As we have seen, critical, accurate comprehension presupposes combining musical and historical competencies. Students are encouraged to interconnect data and answer various questions, potentially with the aid of further bibliographic materials. This teaches them both to select knowledge and to place it within a larger framework, creating a network from the information retrieved during the research stage. The purpose is to reconstruct the “historical meaning” of the work—that is, to view it in its historical context and highlight its relations with that context.

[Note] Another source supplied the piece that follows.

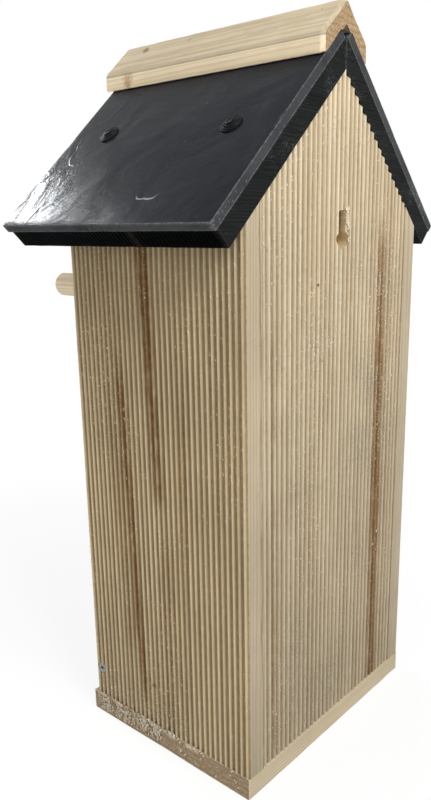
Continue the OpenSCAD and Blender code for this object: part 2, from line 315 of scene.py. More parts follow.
def pineBoard(name, changes):
    look = {**pineLook, **changes}
    tint, crest, foot = look["tint"], look["crest"], look["foot"]
    material, shader, place, parts = startMaterial(name, 0.72, pineFinish["gloss"])
    grain = useGrain(parts, look["axis"], look["seed"], look["lines"])
    colour = mixColour(remap(grain["Blotch"], 0.3, 0.7), pineTones["pale"], pineTones["plain"])
    colour = tinge(grain["Growth"], pineFinish["growth"], colour, pineTones["line"])
    fibre = remap(grain["Fibre"], 0.45, 0.75, 0.0, pineFinish["fibre"])
    colour = mixColour(fibre, colour, pineTones["line"])
    for across, centre, lean, width, start, end, depth in look["streaks"]:
        streak = useGroup(streakGroup, {
            "Across": parts[across], "Up": parts["xyz".index(look["axis"])], "Centre": centre, "Lean": lean,
            "Width": width, "Low": start, "High": end})
        colour = tinge(streak["Mask"], depth, colour, pineTones["heart"])
    for centre, size, fill, rim in look["knots"]:
        knot = useGroup(knotGroup, {"Vector": place, "Centre": centre, "Size": size})
        colour = tinge(knot["Mask"], fill, colour, pineTones["heart"])
        colour = tinge(knot["Rim"], rim, colour, pineTones["knotRim"])
    for centre, size in look["dots"]:
        dot = useGroup(knotGroup, {"Vector": place, "Centre": centre, "Size": size})
        colour = tinge(dot["Mask"], 0.95, colour, pineTones["dot"])
    specks = speckled(place, look["fuzz"])
    if look["rib"]:
        across, start, pitch = look["rib"]
        bands = useGroup(ribGroup, {"Across": minus(parts[across], start), "Pitch": pitch})
        # painted shade: the rib grooves are darkened and warmed in colour to stand for the shade that falls in them
        grooveShade = remap(bands["Crest"], crest[0], crest[1], look["low"], 1.0)
        paintedGrooveShade = combine("Color", grooveShade, calc("POWER", grooveShade, pineFinish["shadeGreenPower"]),
                             calc("POWER", grooveShade, pineFinish["shadeBluePower"]))
        colour = mixColour(1.0, colour, paintedGrooveShade, "MULTIPLY")
        specks = times(specks, remap(bands["Crest"], 0.4, 0.8))
    colour = tinge(specks, pineFinish["specks"], colour, pineTones["fuzz"])
    if look["edge"]:
        worn = wornEdges(place, pineFinish["wornWidth"])
        colour = tinge(worn, pineFinish["worn"], colour, pineTones["fuzz"])
    # random darker patches of grime carry the board's tint; for lit copies such as the ridge cap's sides, that tint
    # is painted light
    clean, dirty = pineFinish["grimeAndLitTint"]
    grimeAndLitTint = remap(noiseAt(place, 11.0, 4.0, 0.6), 0.35, 0.7, clean * tint, dirty * tint)
    # painted shade and light: the board is darkened at its foot and lightened towards the roof line
    shade = times(grimeAndLitTint, remap(parts[2], foot[2], pineFinish["roofLine"], foot[0], foot[1]))
    shadeTone = combine("Color", shade, times(shade, 1 - 0.3 * (1 - look["warm"])),
                        times(shade, look["warm"]))
    colour = mixColour(1.0, colour, shadeTone, "MULTIPLY")
    height = plus(times(grain["Fibre"], 0.5), times(specks, 1.4))
    finishMaterial(shader, colour, height, pineFinish["bump"],
                   remap(grain["Fibre"], 0.3, 0.8, *pineFinish["rough"]))
    return material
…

Although the laboratory is the ideal setting for music history didactics, as argued previously, this type of comprehension process can also be successfully introduced in traditional classes. My own experience concerns teaching music history in undergraduate and postgraduate courses. Within academic program structures, reproducing the historiographical method in the lecture hall—particularly its music-didactic aspects—can, for example, be helpful when preparing students to conduct historical and documentary research before writing their term papers. Furthermore, by adjusting the complexity of the three stages, it can also be used during frontal lectures to motivate students to problematize and contextualize historical data. That is, it helps them bring a composition back to its context of production and reception, learn to understand its functions, and see its connections with other areas of knowledge. Ultimately, reproducing the historiographical method serves to construct a context for teaching and learning musical-historical knowledge aimed at understanding music as culture.